** Exercise task **
The listing below is to be output in its exact form.

** Given material **
****************************************

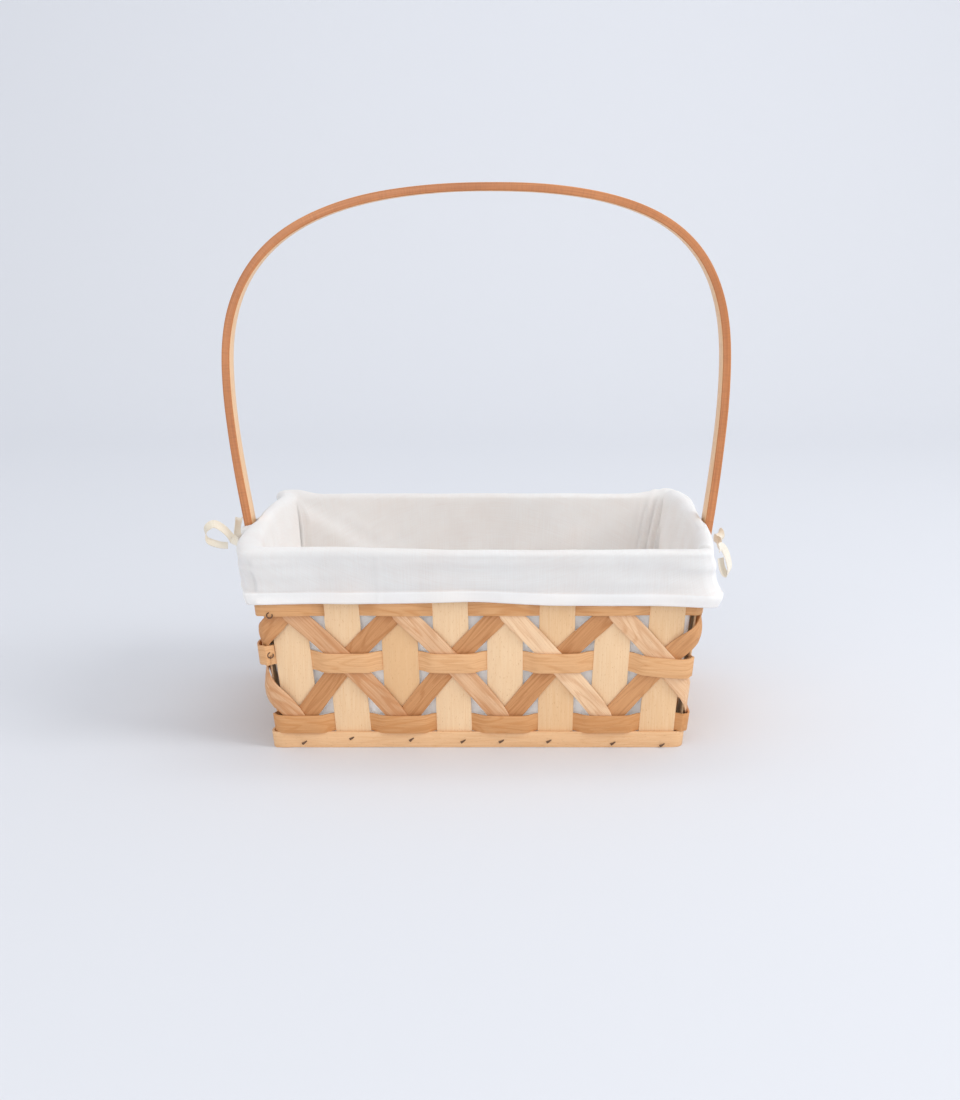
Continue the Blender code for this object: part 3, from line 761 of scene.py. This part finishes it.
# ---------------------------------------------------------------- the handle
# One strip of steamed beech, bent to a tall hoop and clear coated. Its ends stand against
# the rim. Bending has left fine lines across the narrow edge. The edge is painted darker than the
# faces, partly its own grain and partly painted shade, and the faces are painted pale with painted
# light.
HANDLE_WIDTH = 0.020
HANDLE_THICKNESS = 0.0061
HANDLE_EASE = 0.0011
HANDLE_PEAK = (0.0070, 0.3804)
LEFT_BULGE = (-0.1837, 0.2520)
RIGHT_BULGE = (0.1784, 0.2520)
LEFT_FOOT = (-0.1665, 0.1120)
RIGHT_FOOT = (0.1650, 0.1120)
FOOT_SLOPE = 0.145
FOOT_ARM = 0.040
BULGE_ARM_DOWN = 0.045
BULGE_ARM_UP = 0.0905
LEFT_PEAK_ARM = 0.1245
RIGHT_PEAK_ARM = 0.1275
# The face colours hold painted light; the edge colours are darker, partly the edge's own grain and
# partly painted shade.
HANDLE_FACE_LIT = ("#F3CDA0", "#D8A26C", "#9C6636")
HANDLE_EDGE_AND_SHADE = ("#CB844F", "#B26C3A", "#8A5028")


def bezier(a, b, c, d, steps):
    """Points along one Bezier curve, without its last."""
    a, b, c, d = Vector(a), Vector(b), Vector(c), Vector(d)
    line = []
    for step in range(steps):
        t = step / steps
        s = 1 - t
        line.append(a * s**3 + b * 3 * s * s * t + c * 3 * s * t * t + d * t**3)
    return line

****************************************

** Result of the exercise **
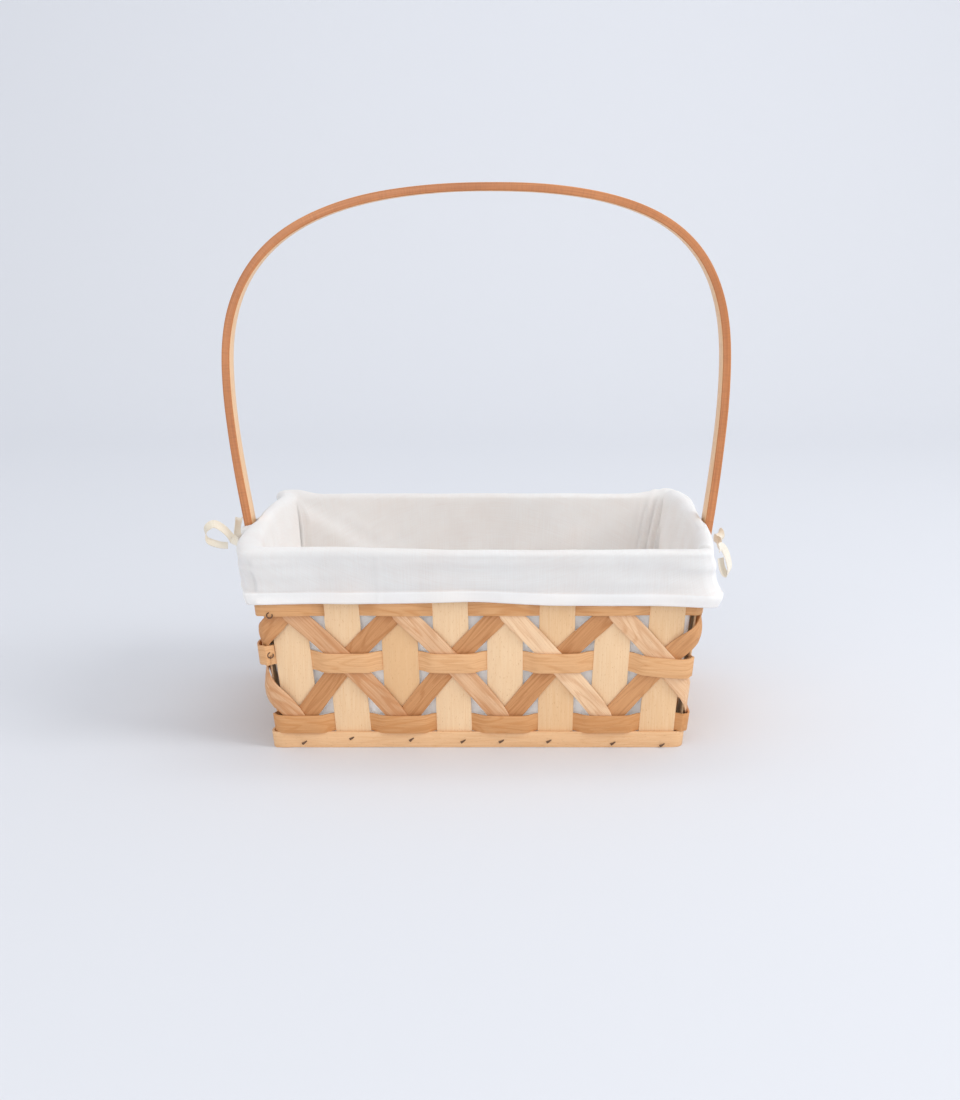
Continue the Blender code for this object: part 3, from line 761 of scene.py. This part finishes it.
# ---------------------------------------------------------------- the handle
# One strip of steamed beech, bent to a tall hoop and clear coated. Its ends stand against
# the rim. Bending has left fine lines across the narrow edge. The edge is painted darker than the
# faces, partly its own grain and partly painted shade, and the faces are painted pale with painted
# light.
HANDLE_WIDTH = 0.020
HANDLE_THICKNESS = 0.0061
HANDLE_EASE = 0.0011
HANDLE_PEAK = (0.0070, 0.3804)
LEFT_BULGE = (-0.1837, 0.2520)
RIGHT_BULGE = (0.1784, 0.2520)
LEFT_FOOT = (-0.1665, 0.1120)
RIGHT_FOOT = (0.1650, 0.1120)
FOOT_SLOPE = 0.145
FOOT_ARM = 0.040
BULGE_ARM_DOWN = 0.045
BULGE_ARM_UP = 0.0905
LEFT_PEAK_ARM = 0.1245
RIGHT_PEAK_ARM = 0.1275
# The face colours hold painted light; the edge colours are darker, partly the edge's own grain and
# partly painted shade.
HANDLE_FACE_LIT = ("#F3CDA0", "#D8A26C", "#9C6636")
HANDLE_EDGE_AND_SHADE = ("#CB844F", "#B26C3A", "#8A5028")


def bezier(a, b, c, d, steps):
    """Points along one Bezier curve, without its last."""
    a, b, c, d = Vector(a), Vector(b), Vector(c), Vector(d)
    line = []
    for step in range(steps):
        t = step / steps
        s = 1 - t
        line.append(a * s**3 + b * 3 * s * s * t + c * 3 * s * t * t + d * t**3)
    return line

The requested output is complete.